● **SUPPLIED MATERIAL**:
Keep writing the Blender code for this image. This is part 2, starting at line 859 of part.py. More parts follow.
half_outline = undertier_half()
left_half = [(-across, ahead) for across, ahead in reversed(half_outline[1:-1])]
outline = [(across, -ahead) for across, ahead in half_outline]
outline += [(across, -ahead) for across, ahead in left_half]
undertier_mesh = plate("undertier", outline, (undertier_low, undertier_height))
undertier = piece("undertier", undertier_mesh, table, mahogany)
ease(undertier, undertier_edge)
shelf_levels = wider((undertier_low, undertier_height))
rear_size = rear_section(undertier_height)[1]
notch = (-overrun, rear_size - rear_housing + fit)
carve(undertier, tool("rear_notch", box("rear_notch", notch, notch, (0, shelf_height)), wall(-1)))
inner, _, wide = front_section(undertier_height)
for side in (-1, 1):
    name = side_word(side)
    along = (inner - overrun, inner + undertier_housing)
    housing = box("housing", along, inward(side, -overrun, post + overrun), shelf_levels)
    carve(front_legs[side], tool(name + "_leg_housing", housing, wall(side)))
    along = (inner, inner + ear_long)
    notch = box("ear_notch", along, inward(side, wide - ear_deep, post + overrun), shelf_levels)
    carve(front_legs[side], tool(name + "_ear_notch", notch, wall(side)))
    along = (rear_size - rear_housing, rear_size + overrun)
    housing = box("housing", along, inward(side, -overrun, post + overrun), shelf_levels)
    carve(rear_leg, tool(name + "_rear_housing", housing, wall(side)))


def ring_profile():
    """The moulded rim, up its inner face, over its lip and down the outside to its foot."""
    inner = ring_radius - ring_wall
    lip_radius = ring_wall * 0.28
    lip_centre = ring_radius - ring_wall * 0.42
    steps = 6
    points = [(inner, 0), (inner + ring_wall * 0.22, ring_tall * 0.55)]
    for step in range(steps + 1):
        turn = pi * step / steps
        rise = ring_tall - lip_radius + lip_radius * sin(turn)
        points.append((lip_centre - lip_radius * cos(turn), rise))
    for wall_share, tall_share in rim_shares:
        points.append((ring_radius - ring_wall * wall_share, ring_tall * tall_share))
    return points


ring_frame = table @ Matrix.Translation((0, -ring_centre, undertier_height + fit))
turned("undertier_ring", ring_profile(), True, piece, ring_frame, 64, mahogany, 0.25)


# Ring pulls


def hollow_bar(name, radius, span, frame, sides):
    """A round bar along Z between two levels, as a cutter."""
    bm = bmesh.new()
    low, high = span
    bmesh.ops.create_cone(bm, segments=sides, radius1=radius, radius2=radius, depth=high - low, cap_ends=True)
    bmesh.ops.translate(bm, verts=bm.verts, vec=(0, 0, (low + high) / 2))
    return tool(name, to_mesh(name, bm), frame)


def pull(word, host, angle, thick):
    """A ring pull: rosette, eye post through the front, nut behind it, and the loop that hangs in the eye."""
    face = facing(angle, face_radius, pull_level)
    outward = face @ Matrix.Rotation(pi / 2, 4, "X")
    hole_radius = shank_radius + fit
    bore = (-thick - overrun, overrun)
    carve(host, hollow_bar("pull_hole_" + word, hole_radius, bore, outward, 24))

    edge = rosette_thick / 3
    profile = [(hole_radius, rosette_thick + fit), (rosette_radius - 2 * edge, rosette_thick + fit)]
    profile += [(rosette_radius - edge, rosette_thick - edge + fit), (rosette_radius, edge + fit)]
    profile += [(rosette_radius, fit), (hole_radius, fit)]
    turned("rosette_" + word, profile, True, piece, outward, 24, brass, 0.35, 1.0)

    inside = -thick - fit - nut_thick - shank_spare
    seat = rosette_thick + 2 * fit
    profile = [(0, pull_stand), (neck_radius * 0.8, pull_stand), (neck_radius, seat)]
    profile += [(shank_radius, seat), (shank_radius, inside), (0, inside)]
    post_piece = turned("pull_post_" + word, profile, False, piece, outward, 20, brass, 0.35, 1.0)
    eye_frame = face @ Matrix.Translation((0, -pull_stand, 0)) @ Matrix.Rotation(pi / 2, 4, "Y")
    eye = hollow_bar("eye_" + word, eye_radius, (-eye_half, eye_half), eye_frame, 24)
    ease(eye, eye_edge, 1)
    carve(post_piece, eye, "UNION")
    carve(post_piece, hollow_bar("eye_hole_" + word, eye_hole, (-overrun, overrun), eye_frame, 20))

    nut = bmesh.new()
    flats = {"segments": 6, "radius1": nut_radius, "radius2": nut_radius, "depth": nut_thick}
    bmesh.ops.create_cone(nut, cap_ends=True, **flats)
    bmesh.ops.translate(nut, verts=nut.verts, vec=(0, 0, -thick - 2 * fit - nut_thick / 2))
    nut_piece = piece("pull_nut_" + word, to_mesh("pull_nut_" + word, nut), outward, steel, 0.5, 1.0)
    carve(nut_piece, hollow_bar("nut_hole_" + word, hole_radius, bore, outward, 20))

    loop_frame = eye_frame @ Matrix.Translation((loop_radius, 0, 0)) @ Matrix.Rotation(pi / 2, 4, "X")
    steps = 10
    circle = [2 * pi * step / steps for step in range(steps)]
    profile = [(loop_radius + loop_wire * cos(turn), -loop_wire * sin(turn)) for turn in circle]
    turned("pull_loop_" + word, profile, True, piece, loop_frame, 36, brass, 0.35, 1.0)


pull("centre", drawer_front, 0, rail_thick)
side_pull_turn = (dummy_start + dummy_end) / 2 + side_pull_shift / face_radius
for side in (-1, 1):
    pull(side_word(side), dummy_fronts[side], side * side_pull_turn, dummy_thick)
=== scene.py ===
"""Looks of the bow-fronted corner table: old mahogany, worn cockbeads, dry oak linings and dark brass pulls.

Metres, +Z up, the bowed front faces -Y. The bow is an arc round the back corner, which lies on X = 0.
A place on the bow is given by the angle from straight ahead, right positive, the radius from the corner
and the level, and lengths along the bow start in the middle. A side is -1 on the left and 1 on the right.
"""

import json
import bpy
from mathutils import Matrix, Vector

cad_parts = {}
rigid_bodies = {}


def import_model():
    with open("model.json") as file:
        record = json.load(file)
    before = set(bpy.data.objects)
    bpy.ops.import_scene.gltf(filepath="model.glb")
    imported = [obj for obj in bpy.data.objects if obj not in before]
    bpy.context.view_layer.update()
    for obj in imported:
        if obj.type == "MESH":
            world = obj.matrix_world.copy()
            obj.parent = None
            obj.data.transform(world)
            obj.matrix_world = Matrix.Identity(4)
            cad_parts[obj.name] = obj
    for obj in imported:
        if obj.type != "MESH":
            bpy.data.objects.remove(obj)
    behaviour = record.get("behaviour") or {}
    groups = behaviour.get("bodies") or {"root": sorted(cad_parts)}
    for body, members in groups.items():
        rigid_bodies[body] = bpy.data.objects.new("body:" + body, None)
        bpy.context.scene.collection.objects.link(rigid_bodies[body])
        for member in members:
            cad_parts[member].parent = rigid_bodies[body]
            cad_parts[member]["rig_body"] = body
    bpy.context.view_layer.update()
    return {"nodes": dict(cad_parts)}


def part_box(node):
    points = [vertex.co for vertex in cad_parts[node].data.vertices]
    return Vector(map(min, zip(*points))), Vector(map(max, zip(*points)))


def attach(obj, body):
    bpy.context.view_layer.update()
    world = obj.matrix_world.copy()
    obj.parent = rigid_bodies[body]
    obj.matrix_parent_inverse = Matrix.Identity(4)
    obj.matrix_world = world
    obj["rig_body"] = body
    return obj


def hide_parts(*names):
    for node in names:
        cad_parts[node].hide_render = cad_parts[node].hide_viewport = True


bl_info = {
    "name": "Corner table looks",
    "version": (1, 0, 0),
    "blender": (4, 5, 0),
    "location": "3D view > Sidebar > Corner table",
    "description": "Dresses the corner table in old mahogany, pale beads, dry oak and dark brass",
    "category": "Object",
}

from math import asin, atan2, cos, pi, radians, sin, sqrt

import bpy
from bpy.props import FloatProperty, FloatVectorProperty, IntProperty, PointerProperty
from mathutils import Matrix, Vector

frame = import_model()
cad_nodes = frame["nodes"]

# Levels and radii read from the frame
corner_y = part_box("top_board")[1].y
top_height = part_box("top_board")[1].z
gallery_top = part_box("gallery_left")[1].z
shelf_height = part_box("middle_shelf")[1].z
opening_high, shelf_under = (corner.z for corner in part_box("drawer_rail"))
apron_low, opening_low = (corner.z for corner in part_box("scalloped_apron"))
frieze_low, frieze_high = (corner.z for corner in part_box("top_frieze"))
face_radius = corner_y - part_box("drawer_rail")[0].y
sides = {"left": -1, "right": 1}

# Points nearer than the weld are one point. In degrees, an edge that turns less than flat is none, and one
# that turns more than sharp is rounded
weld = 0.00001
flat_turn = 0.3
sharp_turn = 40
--
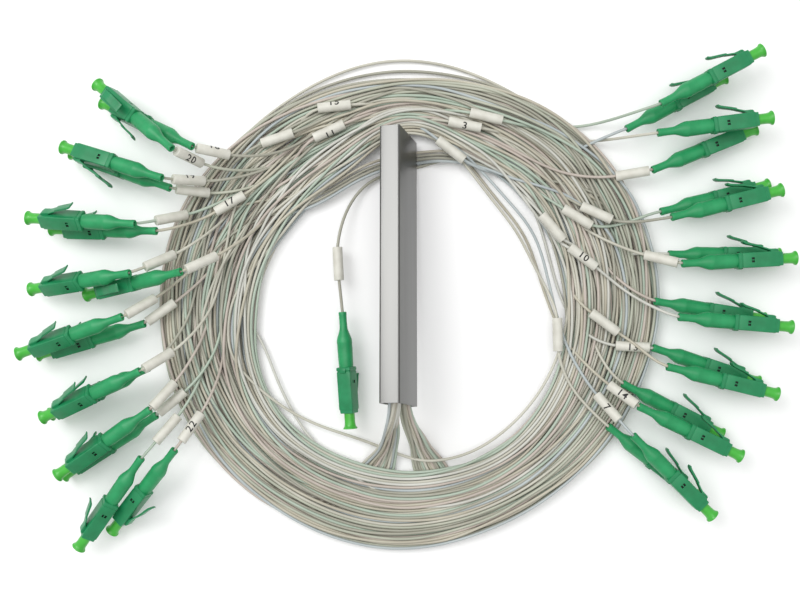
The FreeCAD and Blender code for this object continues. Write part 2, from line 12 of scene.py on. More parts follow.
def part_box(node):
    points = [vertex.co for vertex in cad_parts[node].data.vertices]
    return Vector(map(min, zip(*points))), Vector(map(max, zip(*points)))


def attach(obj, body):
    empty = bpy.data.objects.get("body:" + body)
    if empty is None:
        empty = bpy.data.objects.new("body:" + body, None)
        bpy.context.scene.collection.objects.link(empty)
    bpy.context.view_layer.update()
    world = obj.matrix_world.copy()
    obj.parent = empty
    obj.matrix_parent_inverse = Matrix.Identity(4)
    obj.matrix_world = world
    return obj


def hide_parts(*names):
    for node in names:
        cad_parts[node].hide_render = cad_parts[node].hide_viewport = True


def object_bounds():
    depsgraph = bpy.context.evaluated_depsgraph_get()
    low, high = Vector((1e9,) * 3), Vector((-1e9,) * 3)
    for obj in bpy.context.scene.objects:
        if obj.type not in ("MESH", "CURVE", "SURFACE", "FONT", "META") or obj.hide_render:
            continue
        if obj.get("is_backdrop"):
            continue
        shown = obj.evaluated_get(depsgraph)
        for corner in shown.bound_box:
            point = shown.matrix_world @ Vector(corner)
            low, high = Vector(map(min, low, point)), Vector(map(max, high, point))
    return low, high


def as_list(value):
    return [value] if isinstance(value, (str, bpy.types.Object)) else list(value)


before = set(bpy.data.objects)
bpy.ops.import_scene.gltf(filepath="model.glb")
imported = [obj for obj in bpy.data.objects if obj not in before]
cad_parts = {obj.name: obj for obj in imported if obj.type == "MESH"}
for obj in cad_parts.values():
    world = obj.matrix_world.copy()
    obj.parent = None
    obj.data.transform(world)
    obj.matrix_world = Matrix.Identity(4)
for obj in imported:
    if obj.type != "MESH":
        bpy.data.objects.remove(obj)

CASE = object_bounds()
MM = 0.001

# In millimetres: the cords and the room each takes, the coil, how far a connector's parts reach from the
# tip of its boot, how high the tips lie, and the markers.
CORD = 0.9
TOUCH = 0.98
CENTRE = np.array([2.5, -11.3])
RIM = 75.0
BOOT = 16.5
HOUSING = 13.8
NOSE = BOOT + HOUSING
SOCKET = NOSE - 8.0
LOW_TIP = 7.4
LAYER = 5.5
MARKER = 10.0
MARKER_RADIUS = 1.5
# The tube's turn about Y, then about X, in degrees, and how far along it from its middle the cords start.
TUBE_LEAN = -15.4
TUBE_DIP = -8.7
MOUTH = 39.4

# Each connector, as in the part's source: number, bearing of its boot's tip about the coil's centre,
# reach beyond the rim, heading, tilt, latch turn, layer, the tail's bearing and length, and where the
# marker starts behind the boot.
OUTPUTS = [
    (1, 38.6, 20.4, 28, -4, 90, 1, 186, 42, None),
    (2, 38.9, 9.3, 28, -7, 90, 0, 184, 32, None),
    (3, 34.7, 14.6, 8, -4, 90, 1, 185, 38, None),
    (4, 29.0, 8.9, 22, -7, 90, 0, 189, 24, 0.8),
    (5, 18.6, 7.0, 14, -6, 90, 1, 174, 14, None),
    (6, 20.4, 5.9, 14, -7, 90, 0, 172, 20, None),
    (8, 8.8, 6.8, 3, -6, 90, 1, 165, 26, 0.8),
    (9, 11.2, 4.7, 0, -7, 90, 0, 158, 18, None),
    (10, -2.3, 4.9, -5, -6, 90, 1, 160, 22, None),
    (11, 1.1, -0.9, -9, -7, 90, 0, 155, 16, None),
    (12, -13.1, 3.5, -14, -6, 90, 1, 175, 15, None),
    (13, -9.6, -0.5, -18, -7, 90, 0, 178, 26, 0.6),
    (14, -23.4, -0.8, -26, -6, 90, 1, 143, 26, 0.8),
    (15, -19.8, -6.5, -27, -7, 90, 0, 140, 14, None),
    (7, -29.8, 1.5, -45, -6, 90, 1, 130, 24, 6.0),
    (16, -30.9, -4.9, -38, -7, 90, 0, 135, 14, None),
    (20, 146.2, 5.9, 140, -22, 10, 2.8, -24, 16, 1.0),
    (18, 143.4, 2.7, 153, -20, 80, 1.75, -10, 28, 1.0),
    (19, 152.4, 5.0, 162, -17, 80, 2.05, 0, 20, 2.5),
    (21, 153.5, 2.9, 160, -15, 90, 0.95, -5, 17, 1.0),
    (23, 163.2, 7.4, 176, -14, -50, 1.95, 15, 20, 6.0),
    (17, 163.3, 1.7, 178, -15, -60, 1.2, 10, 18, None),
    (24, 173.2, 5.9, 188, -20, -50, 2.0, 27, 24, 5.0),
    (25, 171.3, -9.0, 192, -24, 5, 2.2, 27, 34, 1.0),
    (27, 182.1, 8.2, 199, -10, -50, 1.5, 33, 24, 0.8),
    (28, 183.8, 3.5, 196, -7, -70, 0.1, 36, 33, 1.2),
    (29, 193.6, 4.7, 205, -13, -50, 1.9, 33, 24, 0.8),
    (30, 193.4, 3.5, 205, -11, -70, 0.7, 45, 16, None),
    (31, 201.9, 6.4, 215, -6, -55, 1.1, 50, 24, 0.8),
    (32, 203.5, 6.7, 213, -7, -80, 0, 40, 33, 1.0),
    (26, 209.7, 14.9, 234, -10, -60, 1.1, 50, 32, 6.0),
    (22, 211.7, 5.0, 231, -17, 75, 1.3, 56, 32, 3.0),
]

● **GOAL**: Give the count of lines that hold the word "filepath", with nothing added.

● **COMPLETE OUTPUT**: 2